The regional carriers operate under the direction of their major partners, flying schedules and planes as directed by the majors, even painting their planes in a manner similar to the majors. They exist because they pay their pilots less than the majors, allowing them to operate planes and routes that the majors could not operate profitably with their own personnel and fleets. This has created considerable animosity between the collective bargaining representatives for the pilots (Primarily ALPA, the Airline Pilots Association) and the regional airline industry and its pilots (even though many of them are also represented by ALPA). A First Officer could formerly secure a position with as little as 250 hours (and then benefit from the experience of the senior pilot at his side guiding them along as hours built up). Now that same pilot has to self-fund those additional hours, which will serve as a barrier to entry, reducing the supply of pilots and removing competition from those already in the cockpit. Getting a 1,500 hour rule imposed on the regional carriers can be expected to reduce the supply of pilots as the individual’s cost of earning a spot in the cockpit has just gone up markedly.
The major airlines regularly hire pilots from the regional industry, with the regional industry in turn recruiting new pilots, putting them through their own training programs before they enter the cockpit. The 1,500 hour rule will disrupt this progression, and costs can be expected to rise for the regional airline industry. Unlike in other industries, however, the regional airlines have no way to pass costs along to customers via higher prices. They typically operate under fixed fee arrangements that stipulate a fixed price for the operations they carry out. If they can’t control their costs then they operate at a loss, if at all. Ultimately the losers will be the American consumer, for whom fares will have to rise and smaller communities which may lose service. In bypassing the safety agencies Congress did little more than impose unnecessary costs, particularly on the regional airline industry.
Proponents of this rule, like Captain Sullenberger, assert that a possible pilot shortage is insufficient grounds for repealing the 1,500 hour rule, arguing that “safety” should not be sacrificed by the threat of a pilot shortage. As we have seen, the FAA found little relationship between safety and the 1,500 hour rule. Creating a pilot shortage was precisely what the advocates of this rule hoped to achieve.
In closing, one must always ask whether safety in the skies is being properly addressed. To its credit the FAA’s rule making advanced sensible reforms – more hours in the type of plane being flown, minimum hours in multi-engine aircraft, etc – all of which passed its cost-benefit analysis. As in all such matters the rules must be looked at for both effectiveness and cost effectiveness. The 1,500 rule fails both tests.

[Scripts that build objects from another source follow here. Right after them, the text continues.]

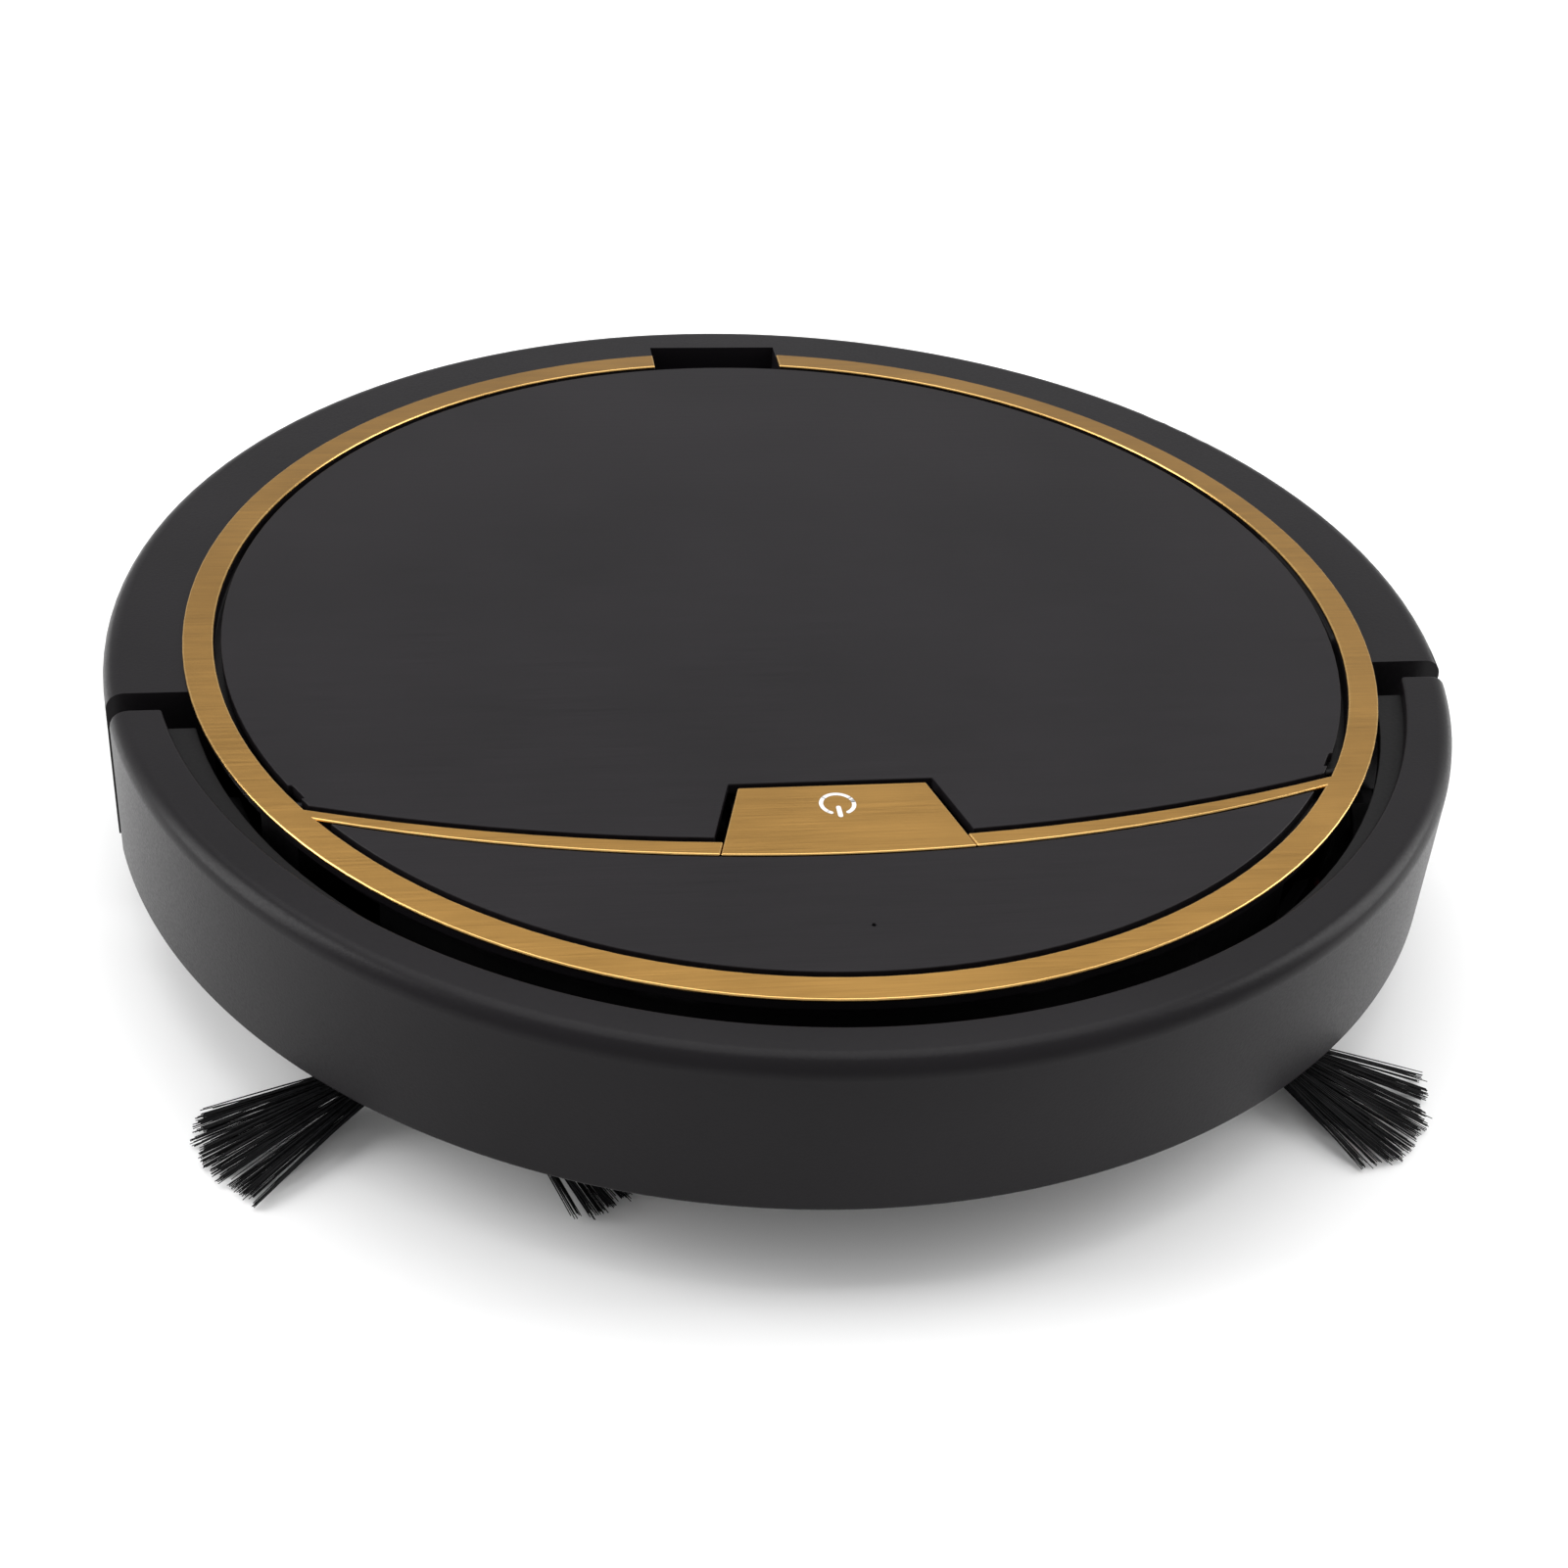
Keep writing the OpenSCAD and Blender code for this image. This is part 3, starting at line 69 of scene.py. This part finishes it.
class Tree:
    """A material's node tree with short calls for the nodes used here."""

    def __init__(self, name):
        self.material = bpy.data.materials.new(name)
        self.material.use_nodes = True
        self.nodes = self.material.node_tree.nodes
        self.links = self.material.node_tree.links
        self.shader = self.nodes["Principled BSDF"]
        self.place = self.nodes.new("ShaderNodeTexCoord").outputs["Object"]

    def set(self, **values):
        for name, value in values.items():
            self.shader.inputs[name.replace("_", " ")].default_value = value
        return self

    def join(self, source, target):
        self.links.new(source, target)

    def scaled(self, x, y, z):
        """Object coordinates stretched along each axis."""
        node = self.nodes.new("ShaderNodeMapping")
        node.inputs["Scale"].default_value = (x, y, z)
        self.join(self.place, node.inputs["Vector"])
        return node.outputs["Vector"]

    def noise(self, vector, scale=1.0, detail=3.0, rough=0.5):
        node = self.nodes.new("ShaderNodeTexNoise")
        node.inputs["Scale"].default_value = scale
        node.inputs["Detail"].default_value = detail
        node.inputs["Roughness"].default_value = rough
        self.join(vector, node.inputs["Vector"])
        return node.outputs["Fac"]

    def cells(self, vector, scale):
        node = self.nodes.new("ShaderNodeTexVoronoi")
        node.inputs["Scale"].default_value = scale
        self.join(vector, node.inputs["Vector"])
        return node.outputs["Distance"]

    def between(self, fac, low, high, start=0.3, end=0.7):
        """fac from start to end becomes low to high."""
        node = self.nodes.new("ShaderNodeMapRange")
        for key, value in (("From Min", start), ("From Max", end), ("To Min", low), ("To Max", high)):
            node.inputs[key].default_value = value
        self.join(fac, node.inputs["Value"])
        return node.outputs["Result"]

    def mixed(self, fac, one, two):
        """A colour between one and two."""
        node = self.nodes.new("ShaderNodeMix")
        node.data_type = "RGBA"
        self.join(fac, node.inputs["Factor"])
        for socket, value in ((node.inputs["A"], one), (node.inputs["B"], two)):
            if isinstance(value, bpy.types.NodeSocket):
                self.join(value, socket)
            else:
                socket.default_value = (*value, 1.0)
        return node.outputs["Result"]

    def bumped(self, height, depth):
        """Relief up to depth, in metres."""
        node = self.nodes.new("ShaderNodeBump")
        node.inputs["Distance"].default_value = depth
        node.inputs["Strength"].default_value = 1.0
        self.join(height, node.inputs["Height"])
        self.join(node.outputs["Normal"], self.shader.inputs["Normal"])

    def colour(self, socket):
        self.join(socket, self.shader.inputs["Base Color"])

    def rough(self, socket):
        self.join(socket, self.shader.inputs["Roughness"])


def grained_plastic(name, dark, light, rough, grain=1800.0, depth=0.00002, gloss=0.3):
    """Moulded plastic: fine spark-eroded grain and slow changes of tone."""
    t = Tree(name).set(Specular_IOR_Level=gloss)
    slow = t.noise(t.place, 22.0, 2.0)
    fine = t.noise(t.place, grain, 2.0)
    t.colour(t.mixed(t.between(slow, 0.0, 1.0), dark, light))
    t.rough(t.between(fine, rough - 0.05, rough + 0.05))
    t.bumped(fine, depth)
    return t.material


def hairline_plastic(name, dark, light, rough, gloss=0.3):
    """Black film with fine hairlines across the machine."""
    t = Tree(name).set(Specular_IOR_Level=gloss)
    lines = t.noise(t.scaled(60.0, 4200.0, 60.0), 1.0, 4.0, 0.6)
    slow = t.noise(t.place, 18.0, 2.0)
    blend = t.nodes.new("ShaderNodeMath")
    blend.operation = "MULTIPLY_ADD"
    t.join(lines, blend.inputs[0])
    blend.inputs[1].default_value = 0.8
    t.join(t.between(slow, 0.0, 0.2), blend.inputs[2])
    t.colour(t.mixed(t.between(blend.outputs[0], 0.0, 1.0), dark, light))
    t.rough(t.between(lines, rough - 0.06, rough + 0.08))
    t.bumped(lines, 0.00001)
    return t.material


def brushed_metal(name, dark, light, rough, stretch=(50.0, 3500.0, 50.0), depth=0.000012):
    """Metal brushed along X, with slow stains."""
    t = Tree(name).set(Metallic=1.0)
    lines = t.noise(t.scaled(*stretch), 1.0, 4.0, 0.6)
    slow = t.noise(t.place, 30.0, 2.0)
    tone = t.nodes.new("ShaderNodeMath")
    tone.operation = "MULTIPLY_ADD"
    t.join(lines, tone.inputs[0])
    tone.inputs[1].default_value = 0.7
    t.join(t.between(slow, 0.0, 0.3), tone.inputs[2])
    t.colour(t.mixed(t.between(tone.outputs[0], 0.0, 1.0), dark, light))
    t.rough(t.between(lines, rough - 0.07, rough + 0.09))
    t.bumped(lines, depth)
    return t.material


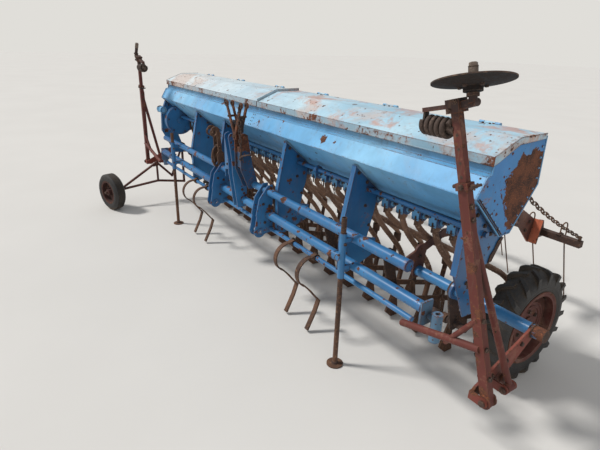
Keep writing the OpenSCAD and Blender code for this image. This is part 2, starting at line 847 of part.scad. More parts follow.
// Flat arms from the main beam under the box, ending in a deep plate with a flange on the first bar
module harrow_arms() color(orange) difference() {
  union() {
    for (x = [-harrow_arm_x, harrow_arm_x]) {
      yz(x, arm_flat) {
        strip([-640, 690], [-300, 818], 44);
        link([beam_y, beam_z], [beam_y + 6, 745], 84);
        link([-300, 818], [harrow_y - 330, harrow_z + 180], 50);
        polygon(arm_tail);
      }
      translate([x + arm_flat / 2 - 1, 0, 0]) yz(arm_flange / 2, arm_flange)
        strip(arm_tail[1] + [0, 5], arm_tail[4] + [0, 5], 10);
    }
    for (x = [-second_link_x, second_link_x]) yz(x, arm_flat)
      link([harrow_y, harrow_z], [second_y, harrow_z], harrow_bar + 30);
  }
  along_x(-bar_half, bar_half, beam_y, beam_z, beam_r + fit);
  for (y = [harrow_y, second_y])
    translate([-bar_half, y - harrow_bar / 2 - fit, harrow_z - harrow_bar / 2 - fit])
      cube([2 * bar_half, harrow_bar + 2 * fit, harrow_bar + 2 * fit]);
}

module harrow_bars() color(dark_rust) {
  translate([-bar_half, harrow_y - harrow_bar / 2, harrow_z - harrow_bar / 2])
    cube([2 * bar_half, harrow_bar, harrow_bar]);
  translate([-second_half, second_y - harrow_bar / 2, harrow_z - harrow_bar / 2])
    cube([2 * second_half, harrow_bar, harrow_bar]);
}

// Long spring tine that rises from its bar, bends over in a hoop and trails to the ground
module harrow_tine(x, y) {
  rise = harrow_z + harrow_bar / 2 + 36;
  knee = [x, y + 2 * hoop_r + 8, harrow_z - 50];
  tip = [x, y + 330, 14];
  translate([x, y + hoop_r, rise]) rotate([90, 0, 90]) rotate_extrude(angle = 180, $fn = 48)
    translate([hoop_r, 0]) circle(r = tine_r, $fn = 16);
  translate([x, y, harrow_z + harrow_bar / 2]) cylinder(h = 37, r = tine_r - 0.6);
  rod([x, y + 2 * hoop_r, rise + 1], knee, tine_r - 0.6);
  rod(knee, tip, tine_r - 1);
  translate([x - 12, y - 10, harrow_z + harrow_bar / 2]) cube([24, 20, 10]);
}

// As many tines as fit on a bar, spread evenly about its middle
module tine_row(half, y) {
  count = floor((2 * half - 60) / tine_pitch);
  for (i = [0 : count - 1]) harrow_tine((i - (count - 1) / 2) * tine_pitch, y);
}

module harrow_tines() color(rust) {
  tine_row(bar_half, harrow_y);
  tine_row(second_half, second_y);
}

chain_x = bar_half - 18;
chain_top_z = 1250;
chain_r = 7;

module lift_chains() color(rust) for (side = [LEFT, RIGHT]) flip(side) {
  rod([chain_x, -258, chain_top_z], [chain_x, harrow_y, harrow_z + harrow_bar / 2 + 18], chain_r);
  yz(chain_x, 8) difference() {
    strip([back_low[0] - 1, chain_top_z], [-250, chain_top_z], 40);
    strip(back_low, back_top, sheet + 2 * fit);
  }
  yz(chain_x, 14)
    strip([harrow_y, harrow_z + harrow_bar / 2], [harrow_y, harrow_z + harrow_bar / 2 + 30], 24);
}

// Sprung tines that loosen the tractor's wheel tracks: a hooked spring over a straight shank
tine_flat = 10;
tine_bend_r = 105;

module track_tine(x) yz(x, 34) difference() {
  union() {
    translate([bottom_y - 40, bottom_z - 90]) difference() {
      circle(r = tine_bend_r);
      circle(r = tine_bend_r - tine_flat);
      polygon([[0, 0], [40, 200], [200, 200], [200, -200], [-60, -200]]);
    }
    strip([bottom_y - 42, bottom_z + 10], [bottom_y, bottom_z + 10], tine_flat);
    strip([bottom_y - 80, bottom_z - 180], [bottom_y + 40, bottom_z - 330], tine_flat);
    strip([bottom_y + 40, bottom_z - 326], [bottom_y - 50, 20], tine_flat + 4);
    translate([bottom_y, bottom_z]) circle(r = rail_r + 10);
  }
  translate([bottom_y, bottom_z]) circle(r = rail_r + fit);
}

track_in = 720;
track_out = 980;

module track_tines() color(rust) for (x = [-track_out, -track_in, track_in, track_out]) track_tine(x);

// Drive at the left end

module drive_cover() color(blue) difference() {
  yz(-1830, 60) difference() {
    union() {
      translate([-610, 990]) circle(r = 150);
      polygon([[-610, 840], [-440, 900], [-440, 990], [-520, 1100], [-610, 1140]]);
    }
    polygon([
      box_wide + [-80, 75 - sheet / 2 - 2], floor_front + [0, -sheet / 2 - 2],
      [floor_back[0] + 60, floor_z - sheet / 2 - 2], [0, 1400], [-723, 1400]
    ]);
    translate([control_y, control_z]) circle(r = control_r + fit);
    translate([unit_y, meter_z]) circle(r = meter_r + fit);
  }
  translate([-1900, floor_front[0] - 20, rail_low - slip]) cube([140, rail_w + 40, 40]);
}

module chain_case() color(rust) difference() {
  yz(arm_x * LEFT + 28, 16) {
    link([0, axle_z], [-420, 800], 90);
    link([-420, 800], [unit_y, meter_z - 10], 90);
  }
  along_x(-2000, -1700, unit_y, meter_z, meter_r + fit);
  along_x(-2000, -1700, 0, axle_z, axle_r + fit);
  along_x(-2000, -1700, beam_y, beam_z, beam_r + fit);
}

// Parking stands

module stand_sleeves() color(blue) for (side = [LEFT, RIGHT]) {
  x = side * stand_x;
  difference() {
    union() {
      translate([x, stand_y, 590]) cylinder(h = 270, r = stand_r + fit + sleeve_wall);
      for (z = [lower_z, upper_z]) translate([x - 20, stand_y, z - 14]) cube([40, 70, 28]);
    }
    translate([x, stand_y, 500]) cylinder(h = 500, r = stand_r + fit);
    along_x(x - 60, x + 60, upper_y, upper_z, x > sleeve_x0 ? sleeve_r + fit : upper_r + fit);
    along_x(x - 60, x + 60, lower_y, lower_z, lower_r + fit);
  }
}

module stand(side) color(rust) {
  x = side * stand_x;
  difference() {
    translate([x, stand_y, 4]) cylinder(h = 946, r = stand_r);
    translate([x, stand_y, 30]) cylinder(h = 940, r = stand_r - 4);
  }
  translate([x, stand_y, 0]) cylinder(h = 8, r = 50);
}

module stand_left() stand(LEFT);
module stand_right() stand(RIGHT);

box_front();
box_back();
box_end_left();
box_end_right();
box_divider();
metering_rail();
upper_front_tube();
tube_sleeve();
lower_front_tube();
bottom_rail();
main_beam();
support_plates();
link_brackets();
top_mast();
changeover_levers();
linkage_hooks();
control_shaft();
metering_units();
metering_shaft();
seed_tubes();
coulter_bar();
coulters_front();
coulters_rear();
drive_cover();
chain_case();
wheel_arm_left();
wheel_arm_right();
socket_left();
socket_right();
marker_bracket_left();
marker_bracket_right();
harrow_arms();
harrow_bars();
harrow_tines();
lift_chains();
track_tines();
stand_sleeves();
outrigger_frame();
tyre_left();
rim_left();
tyre_right();
rim_right();
small_tyre();
small_rim();
lid_left();
lid_right();
marker_post_left();
marker_post_right();
marker_coil_left();
marker_coil_right();
marker_disc();
stand_left();
stand_right();
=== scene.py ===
"""Looks for a weathered mounted seed drill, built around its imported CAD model."""

import json
import math

import bmesh
import bpy
from mathutils import Matrix, Vector


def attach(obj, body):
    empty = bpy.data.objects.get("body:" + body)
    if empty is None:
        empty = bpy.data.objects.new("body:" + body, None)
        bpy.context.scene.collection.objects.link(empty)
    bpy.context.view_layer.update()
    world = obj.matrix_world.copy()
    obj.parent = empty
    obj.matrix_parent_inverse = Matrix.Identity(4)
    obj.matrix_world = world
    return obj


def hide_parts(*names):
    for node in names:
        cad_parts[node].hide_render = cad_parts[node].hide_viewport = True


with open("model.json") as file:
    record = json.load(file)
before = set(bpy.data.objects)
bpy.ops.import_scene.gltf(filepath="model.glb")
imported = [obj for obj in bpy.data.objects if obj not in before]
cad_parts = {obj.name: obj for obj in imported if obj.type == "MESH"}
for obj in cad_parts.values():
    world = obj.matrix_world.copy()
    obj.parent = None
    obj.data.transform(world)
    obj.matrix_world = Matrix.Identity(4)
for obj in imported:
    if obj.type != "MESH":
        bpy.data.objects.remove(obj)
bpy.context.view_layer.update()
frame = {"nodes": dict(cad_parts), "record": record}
scene = bpy.context.scene
nodes = frame["nodes"]

# Camera, fitted to the photograph
PHOTO_WIDTH = 600
FOCAL_PIXELS = 456.0
SENSOR = 36.0
eye = Vector((3.074, -2.347, 1.804))
right = Vector((0.55757, 0.82962, 0.02733))
up = Vector((-0.32173, 0.18564, 0.92845))
back = Vector((0.76519, -0.52647, 0.37045))
camera_data = bpy.data.cameras.new("camera")
camera_data.sensor_width = SENSOR
camera_data.lens = FOCAL_PIXELS / PHOTO_WIDTH * SENSOR
camera_data.clip_end = 200
camera = bpy.data.objects.new("camera", camera_data)
turn = Matrix((right, up, back)).transposed()
camera.matrix_world = Matrix.Translation(eye) @ turn.to_4x4()
scene.collection.objects.link(camera)
scene.camera = camera
scene.view_settings.view_transform = "Standard"


# Materials

def rgb(*levels):
    """A colour written as 0 to 255 display levels, in linear light."""
    out = []
    for level in levels:
        c = level / 255
        out.append(c / 12.92 if c <= 0.04045 else ((c + 0.055) / 1.055) ** 2.4)
    return (*out, 1.0)


class Nodes:
    """Short ways to add shader nodes to one material."""

    def __init__(self, name):
        self.material = bpy.data.materials.new(name)
        self.material.use_nodes = True
        self.tree = self.material.node_tree
        self.bsdf = self.tree.nodes["Principled BSDF"]
        self.place = self.add("TexCoord").outputs["Object"]

    def put(self, socket, value):
        if isinstance(value, bpy.types.NodeSocket):
            self.tree.links.new(value, socket)
        else:
            socket.default_value = value

    def add(self, kind, settings=None, **inputs):
        node = self.tree.nodes.new("ShaderNode" + kind)
        for key, value in (settings or {}).items():
            setattr(node, key, value)
        for key, value in inputs.items():
            self.put(node.inputs[key.replace("_", " ")], value)
        return node

    def math(self, operation, a, b=0.0):
        node = self.add("Math", {"operation": operation})
        self.put(node.inputs[0], a)
        self.put(node.inputs[1], b)
        return node.outputs[0]

    def times(self, a, b):
        return self.math("MULTIPLY", a, b)

    def plus(self, a, b):
        return self.math("ADD", a, b)

    def less(self, a, b):
        return self.math("SUBTRACT", a, b)

    def noise(self, scale, detail=5, rough=0.6, stretch=None, shift=(0, 0, 0), warp=0.0):
        place = self.place
        if stretch or any(shift):
            place = self.add("Mapping", Vector=place, Scale=stretch or (1, 1, 1), Location=shift).outputs[0]
        node = self.add("TexNoise", Vector=place, Scale=scale, Detail=detail, Roughness=rough,
                        Distortion=warp)
        return node.outputs["Fac"]

    def ramp(self, value, low, high):
        node = self.add("MapRange", {"interpolation_type": "SMOOTHSTEP"}, Value=value)
        node.inputs["From Min"].default_value = low
        node.inputs["From Max"].default_value = high
        return node.outputs[0]

    def mix(self, amount, a, b, blend="MIX"):
        node = self.add("Mix", {"data_type": "RGBA", "blend_type": blend})
        self.put(node.inputs[0], amount)
        self.put(node.inputs[6], a)
        self.put(node.inputs[7], b)
        return node.outputs[2]

    def blend(self, amount, a, b):
        """Mixes two numbers."""
        node = self.add("Mix", {"data_type": "FLOAT"})
        self.put(node.inputs[0], amount)
        self.put(node.inputs[2], a)
        self.put(node.inputs[3], b)
        return node.outputs[0]

    def edges(self, radius=0.006):
        """1 along sharp edges, 0 on flats."""
        soft = self.add("Bevel", {"samples": 4}, Radius=radius).outputs[0]
        hard = self.add("NewGeometry").outputs["Normal"]
        dot = self.add("VectorMath", {"operation": "DOT_PRODUCT"})
        self.put(dot.inputs[0], soft)
        self.put(dot.inputs[1], hard)
        return self.ramp(dot.outputs["Value"], 0.995, 0.86)

    def axis(self, index, scale=1.0, offset=0.0):
        """A coordinate of the object, scaled and moved."""
        return self.plus(self.times(self.add("SeparateXYZ", Vector=self.place).outputs[index], scale), offset)

    def spots(self, scale, share, seed=0.0):
        """1 inside small ragged spots; share is how many cells have one."""
        shaken = self.add("TexNoise", Vector=self.place, Scale=scale * 2.6, Detail=4.0,
                          Roughness=0.7).outputs["Color"]
        move = self.add("VectorMath", {"operation": "SCALE"}, Scale=0.9 / scale)
        self.put(move.inputs[0], shaken)
        place = self.add("Mapping", Vector=self.place, Location=(seed, 2 * seed, seed)).outputs[0]
        total = self.add("VectorMath", {"operation": "ADD"})
        self.put(total.inputs[0], place)
        self.put(total.inputs[1], move.outputs[0])
        cell = self.add("TexVoronoi", Vector=total.outputs[0], Scale=float(scale))
        size = self.add("SeparateColor", Color=cell.outputs["Color"]).outputs[0]
        size = self.times(self.ramp(size, 1.0 - share, 1.0), 0.42)
        return self.ramp(self.less(size, cell.outputs["Distance"]), 0.0, 0.035)

    def hollows(self, distance=0.06):
        """1 in the open, 0 in corners."""
        return self.add("AmbientOcclusion", {"samples": 4}, Distance=distance).outputs["AO"]

    def bump(self, height, distance, normal=None):
        node = self.add("Bump", Height=height, Distance=distance, Strength=1.0)
        if normal is not None:
            self.put(node.inputs["Normal"], normal)
        return node.outputs[0]

    def finish(self, colour, rough, normal=None, metal=0.0):
        self.put(self.bsdf.inputs["Base Color"], colour)
        self.put(self.bsdf.inputs["Roughness"], rough)
        if metal:
            self.put(self.bsdf.inputs["Metallic"], metal)
        if normal is not None:
            self.put(self.bsdf.inputs["Normal"], normal)
        return self.material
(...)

 Briefly, this requires a minimum of 1,500 total flight hours which must include at least 500 hours cross-country time, 100 hours of night time, 75 hours of instrument time and 250 hours as Pilot in Command. It will be referred to here as the 1,500 hour rule.
 Wall Street Journal, 12/06/2012, Letters to the Editor, “We Need to Have Experienced Pilots”
 For full disclosure it should be noted that I served on the Board of Directors of Mesa Air Group, parent company of Air Midwest.
 The author is a Partner at Airline Forecasts, works with Mesa Airlines, a regional airline, and formerly was Special Assistant for Economic Policy to President George W. Bush.